(Task requirements): For the material that follows, list every line containing the word "with".

(Source data):
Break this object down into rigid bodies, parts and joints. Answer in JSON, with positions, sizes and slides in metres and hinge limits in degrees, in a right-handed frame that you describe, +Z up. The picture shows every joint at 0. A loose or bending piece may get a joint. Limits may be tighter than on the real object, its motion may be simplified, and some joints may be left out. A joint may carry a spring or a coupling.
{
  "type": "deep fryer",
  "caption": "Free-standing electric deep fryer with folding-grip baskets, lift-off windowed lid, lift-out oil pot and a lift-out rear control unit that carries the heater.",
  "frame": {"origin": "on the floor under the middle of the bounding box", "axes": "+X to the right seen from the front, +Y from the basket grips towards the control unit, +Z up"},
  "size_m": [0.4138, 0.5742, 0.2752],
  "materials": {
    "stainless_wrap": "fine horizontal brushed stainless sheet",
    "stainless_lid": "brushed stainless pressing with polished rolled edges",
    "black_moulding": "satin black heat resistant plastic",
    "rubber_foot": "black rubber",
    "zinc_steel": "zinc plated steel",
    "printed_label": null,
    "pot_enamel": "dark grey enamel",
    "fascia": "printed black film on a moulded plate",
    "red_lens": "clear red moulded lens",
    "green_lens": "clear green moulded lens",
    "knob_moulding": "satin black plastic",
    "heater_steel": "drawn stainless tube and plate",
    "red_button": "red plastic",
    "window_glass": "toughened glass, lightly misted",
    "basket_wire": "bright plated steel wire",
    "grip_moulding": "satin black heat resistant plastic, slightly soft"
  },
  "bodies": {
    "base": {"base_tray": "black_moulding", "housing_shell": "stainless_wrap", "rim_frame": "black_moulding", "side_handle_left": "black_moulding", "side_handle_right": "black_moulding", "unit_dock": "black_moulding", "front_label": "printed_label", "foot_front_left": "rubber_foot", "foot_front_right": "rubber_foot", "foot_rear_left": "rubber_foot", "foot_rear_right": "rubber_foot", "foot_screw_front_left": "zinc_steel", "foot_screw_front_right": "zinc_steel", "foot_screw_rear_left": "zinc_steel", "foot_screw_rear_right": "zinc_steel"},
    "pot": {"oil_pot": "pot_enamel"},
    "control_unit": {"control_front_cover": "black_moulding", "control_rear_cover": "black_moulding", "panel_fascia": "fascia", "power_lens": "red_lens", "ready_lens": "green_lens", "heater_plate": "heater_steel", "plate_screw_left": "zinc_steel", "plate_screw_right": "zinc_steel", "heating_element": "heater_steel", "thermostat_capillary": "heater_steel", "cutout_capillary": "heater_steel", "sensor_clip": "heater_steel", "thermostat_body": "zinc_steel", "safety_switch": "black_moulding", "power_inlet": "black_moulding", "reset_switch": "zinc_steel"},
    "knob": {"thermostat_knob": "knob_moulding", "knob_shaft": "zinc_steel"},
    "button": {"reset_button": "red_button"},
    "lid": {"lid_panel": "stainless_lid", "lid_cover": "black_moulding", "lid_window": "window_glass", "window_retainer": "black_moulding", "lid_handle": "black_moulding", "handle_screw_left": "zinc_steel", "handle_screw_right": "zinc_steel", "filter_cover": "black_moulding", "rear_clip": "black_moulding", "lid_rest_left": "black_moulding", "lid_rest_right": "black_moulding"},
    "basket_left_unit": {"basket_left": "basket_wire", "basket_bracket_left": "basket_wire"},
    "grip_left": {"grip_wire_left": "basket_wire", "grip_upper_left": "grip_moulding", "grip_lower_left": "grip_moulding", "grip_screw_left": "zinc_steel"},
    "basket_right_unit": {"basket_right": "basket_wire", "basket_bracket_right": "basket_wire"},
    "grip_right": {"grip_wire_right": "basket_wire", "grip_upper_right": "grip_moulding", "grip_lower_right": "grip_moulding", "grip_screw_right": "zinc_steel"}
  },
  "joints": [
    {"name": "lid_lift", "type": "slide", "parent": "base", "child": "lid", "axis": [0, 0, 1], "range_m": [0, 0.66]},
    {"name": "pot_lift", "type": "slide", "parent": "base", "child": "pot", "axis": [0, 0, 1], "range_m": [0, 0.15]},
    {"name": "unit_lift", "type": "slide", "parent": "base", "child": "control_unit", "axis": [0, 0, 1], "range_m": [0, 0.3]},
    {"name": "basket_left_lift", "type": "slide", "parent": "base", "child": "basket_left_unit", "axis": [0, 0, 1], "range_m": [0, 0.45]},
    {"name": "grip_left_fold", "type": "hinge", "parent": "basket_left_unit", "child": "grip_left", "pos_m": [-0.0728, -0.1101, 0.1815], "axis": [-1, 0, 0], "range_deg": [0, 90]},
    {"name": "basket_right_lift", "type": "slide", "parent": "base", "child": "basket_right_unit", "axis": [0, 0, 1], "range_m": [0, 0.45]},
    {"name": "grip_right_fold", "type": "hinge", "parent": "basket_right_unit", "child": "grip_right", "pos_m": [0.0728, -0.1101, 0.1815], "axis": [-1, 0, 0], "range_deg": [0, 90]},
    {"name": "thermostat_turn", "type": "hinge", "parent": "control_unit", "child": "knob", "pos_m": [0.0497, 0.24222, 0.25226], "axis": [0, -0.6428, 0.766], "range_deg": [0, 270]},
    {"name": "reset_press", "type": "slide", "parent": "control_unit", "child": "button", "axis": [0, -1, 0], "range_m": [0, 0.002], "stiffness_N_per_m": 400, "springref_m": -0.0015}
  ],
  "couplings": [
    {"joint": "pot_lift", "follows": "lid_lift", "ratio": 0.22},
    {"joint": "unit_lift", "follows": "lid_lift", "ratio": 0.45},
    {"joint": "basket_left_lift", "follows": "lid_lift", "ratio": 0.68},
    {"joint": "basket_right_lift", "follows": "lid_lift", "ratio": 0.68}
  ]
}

(Reply to the task):
Break this object down into rigid bodies, parts and joints. Answer in JSON, with positions, sizes and slides in metres and hinge limits in degrees, in a right-handed frame that you describe, +Z up. The picture shows every joint at 0. A loose or bending piece may get a joint. Limits may be tighter than on the real object, its motion may be simplified, and some joints may be left out. A joint may carry a spring or a coupling.
  "caption": "Free-standing electric deep fryer with folding-grip baskets, lift-off windowed lid, lift-out oil pot and a lift-out rear control unit that carries the heater.",
    "stainless_lid": "brushed stainless pressing with polished rolled edges",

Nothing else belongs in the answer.